*Directive*
Select the lines that contain "scene" and copy each of them.
##### Raw data #####
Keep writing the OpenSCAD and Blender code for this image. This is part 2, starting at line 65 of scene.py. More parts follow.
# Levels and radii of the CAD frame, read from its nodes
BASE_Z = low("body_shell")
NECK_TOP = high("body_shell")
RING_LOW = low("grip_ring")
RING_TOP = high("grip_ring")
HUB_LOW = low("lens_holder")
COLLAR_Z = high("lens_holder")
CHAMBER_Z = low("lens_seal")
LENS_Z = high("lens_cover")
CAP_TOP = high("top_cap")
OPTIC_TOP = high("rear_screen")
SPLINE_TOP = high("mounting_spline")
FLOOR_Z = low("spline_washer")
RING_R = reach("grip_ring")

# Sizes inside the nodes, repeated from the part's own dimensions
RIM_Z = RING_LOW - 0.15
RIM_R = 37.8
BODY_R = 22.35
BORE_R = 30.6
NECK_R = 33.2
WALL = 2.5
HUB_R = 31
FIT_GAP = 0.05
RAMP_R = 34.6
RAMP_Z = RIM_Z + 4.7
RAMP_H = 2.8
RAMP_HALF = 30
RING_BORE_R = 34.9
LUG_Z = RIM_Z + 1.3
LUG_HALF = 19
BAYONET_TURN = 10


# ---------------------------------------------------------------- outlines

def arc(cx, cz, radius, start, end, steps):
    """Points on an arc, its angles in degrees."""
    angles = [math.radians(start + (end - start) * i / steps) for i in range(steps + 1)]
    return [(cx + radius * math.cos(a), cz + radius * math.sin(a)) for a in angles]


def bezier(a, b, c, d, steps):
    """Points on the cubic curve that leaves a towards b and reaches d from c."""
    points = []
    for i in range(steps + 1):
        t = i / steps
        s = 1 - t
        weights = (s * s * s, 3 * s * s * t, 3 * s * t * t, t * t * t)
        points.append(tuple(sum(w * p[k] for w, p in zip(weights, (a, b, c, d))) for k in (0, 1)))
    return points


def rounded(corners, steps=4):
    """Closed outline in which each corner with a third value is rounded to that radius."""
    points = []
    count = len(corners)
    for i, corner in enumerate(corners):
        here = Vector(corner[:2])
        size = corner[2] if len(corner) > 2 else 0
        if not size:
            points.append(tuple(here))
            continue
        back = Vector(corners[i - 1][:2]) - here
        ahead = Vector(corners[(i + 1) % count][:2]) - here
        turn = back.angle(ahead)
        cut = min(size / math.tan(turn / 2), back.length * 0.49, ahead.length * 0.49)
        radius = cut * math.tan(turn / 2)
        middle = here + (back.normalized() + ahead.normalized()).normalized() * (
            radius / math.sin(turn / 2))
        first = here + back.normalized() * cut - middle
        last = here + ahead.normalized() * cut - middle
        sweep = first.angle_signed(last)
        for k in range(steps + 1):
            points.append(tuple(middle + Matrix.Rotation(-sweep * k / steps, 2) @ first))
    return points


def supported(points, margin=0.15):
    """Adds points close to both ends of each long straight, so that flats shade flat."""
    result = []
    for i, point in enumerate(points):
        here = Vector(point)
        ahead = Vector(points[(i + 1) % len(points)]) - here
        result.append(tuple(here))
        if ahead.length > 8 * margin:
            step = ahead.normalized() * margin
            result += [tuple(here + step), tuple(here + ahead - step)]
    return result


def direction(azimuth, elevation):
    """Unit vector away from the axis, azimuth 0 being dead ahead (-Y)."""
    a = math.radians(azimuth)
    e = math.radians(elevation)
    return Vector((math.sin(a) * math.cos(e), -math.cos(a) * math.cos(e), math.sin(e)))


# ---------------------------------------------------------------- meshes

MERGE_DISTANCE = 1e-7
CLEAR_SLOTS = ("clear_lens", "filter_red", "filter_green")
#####
##### Raw data #####
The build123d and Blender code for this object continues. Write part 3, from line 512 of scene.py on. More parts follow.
#####
*Complete output*
Keep writing the OpenSCAD and Blender code for this image. This is part 2, starting at line 65 of scene.py. More parts follow.
The build123d and Blender code for this object continues. Write part 3, from line 512 of scene.py on. More parts follow.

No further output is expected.